The petitioner filed a petition for a writ of habeas corpus in the Circuit Court of Randolph County, the county in which he was incarcerated. The court denied the petition and voided that portion of the order entered by the Circuit Court of Christian County which granted credit for time served in the Federal penitentiary. The petitioner appealed to our Supreme Court pursuant to what was in 1970, Supreme Court Rule 302(a)(3) (Ill. Rev. Stat. 1969, ch. 110A, par. 302(a)(3)). The Supreme Court released him on bond in December, 1970, pending the outcome of the appeal. On March 23, 1973, the Supreme Court transferred the cause to this court. Thus the petitioner has served only 3 months of his sentences after his guilty pleas were entered.

*809■ The transcript of the guilty plea proceedings in Christian County is not contained in the record and is unobtainable. Due to difficulties encountered by the petitioner in obtaining a record, it was not until . July 1, 1974, that a record was filed in this court.

. The petitioner contends that the Circuit Court of Randolph County erroneously voided that portion of the order entered by the Circuit Court of Christian County which credited the defendant for time served in the Federal penitentiary prior to imposition of sentences for the instant offenses. We note that the resolution of this question necessarily depends upon whether the Circuit Court of Randolph County had the authority under the circumstances to void only a portion of the judgment entered by the Circuit Court of Christian County. Before reaching the question of Randolph County’s authority, however, we address the issue whether the Randolph County Circuit Court properly dismissed the habeas corpús petition.

It is well settled that habeas corpus is not an available remedy to review errors of a nonjuris dictional nature, but it has been employed where the original judgment was totally void or where there has been some occurrence subsequent to the conviction which entitles the defendant to immediate release. (People ex rel. Lewis v. Frye, 42 Ill.2d 58; People ex rel. Kelley v. Frye, 41 Ill.2d 287; People v. Matthews, 17 Ill.App.3d 395.) In the instant case the petitioner apparently alleges that the refusal of the Department of Corrections to give him credit for time served in the Federal penitentiary as ordered by the trial court constitutes an act entitling him to release. Under this theory, however, the petitioner could not argue that his entire conviction or sentence was void, but only that his sentence beyond a certain period of time was void.

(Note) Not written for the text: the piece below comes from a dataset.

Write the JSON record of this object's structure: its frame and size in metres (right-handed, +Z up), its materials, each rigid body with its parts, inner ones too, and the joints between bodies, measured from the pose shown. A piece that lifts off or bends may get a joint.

The defendant maintains that the Circuit Court of Christian County intended to impose a sentence of 7 to 8 years with credit for 5 years, 6 months and 14 days for time spent in Federal prison, in effect a sentence of from 1 year, 5 months and 16 days to 2 years, 5 months and 16 days. Assuming the defendant is correct in this contention, habeas corpus is still not an available remedy to reduce the sentence imposed. It is well settled that the propriety of a sentence can be challenged by habeas corpus only where the defendant has served the maximum sentence that legally was imposed. (Ill. Rev. Stat. 1973, ch. 65, par. 21(2); People ex rel. Johnson v. Pate, 47 Ill.2d 172; People ex rel. Jefferson v. Brantley, 44 Ill.2d 31.) Assuming that the defendant was properly credited for time spent in the Federal prison, his minimum sentence would be 1 year, 5 months and 16 days less 4 months and 26 days’ credit *810for time spent in jail awaiting trial. This amounts to a minimum sentence in the State penitentiary of 1 year and 20 days. The maximum sentence after considering jail credit time would be 2 years and 20 days. The petitioner has only served 3 months of his sentence in Menard Penitentiary and has been free on bond since December 18, 1970. He miist serve another 1 year, 9 months and 20 days less good time allowances before he has completed the maximum sentence which he asserts the trial court imposed upon him. Consequently, the defendant cannot employ habeas corpus to review the length of his sentence. Accordingly, we find that the Circuit Court of Randolph County properly dismissed the petitioner’s habeas corpus petition.

This conclusion leaves unresolved the question whether the Circuit Court of Randolph County had authority to void a portion of the petitioner’s sentence. We are of the opinion that the court was without authority under the circumstances to void a portion of the judgment entered by the Circuit Court of Christian County. The office of the writ of habeas corpus is to obtain the release of persons illegally restrained of their liberty. It is authorized only where the proceedings or judgmerit is void or the detention has become illegal by reason of some act, omission or event which has taken place as provided in section 22 of the Habeas Corpus Act (Ill. Rev. Stat. 1973, ch. 65, par. 22(2); People ex rel. Cassidy v. Fisher, 372 Ill. 146). Habeas corpus may not be used as a substitute for direct review of a judgment which may be erroneous, but not void. (People ex rel. Wiseman v. Nierstheimer, 401 Ill. 260.) In the instant case, the Circuit Court of Randolph County voided the portion of the judgment of the trial court allowing the petitioner credit for time served in the Federal penitentiary. The Randolph County Court did not find the sentence entirely void.

We believe that the order of the Randolph County Circuit Court amounted to a nunc pro tunc resentencing of the petitioner. This order also constituted a usurpation of the powers of appellate review reserved by the Illinois Constitution solely for the Illinois Supreme and Appellate Courts. For the foregoing reasons, we conclude that the Circuit Court of Randolph County was without authority to declare void a portion of the judgment entered by the Circuit Court of Christian County.

We affirm the order of the Circuit Court of Randolph County dismissing the petitioner’s habeas corpus petition. We reverse the order voiding the sentence credit allowed the petitioner.

Affirmed in part; reversed in part.

JONES, P. J., and EBERSPACHER, J., concur.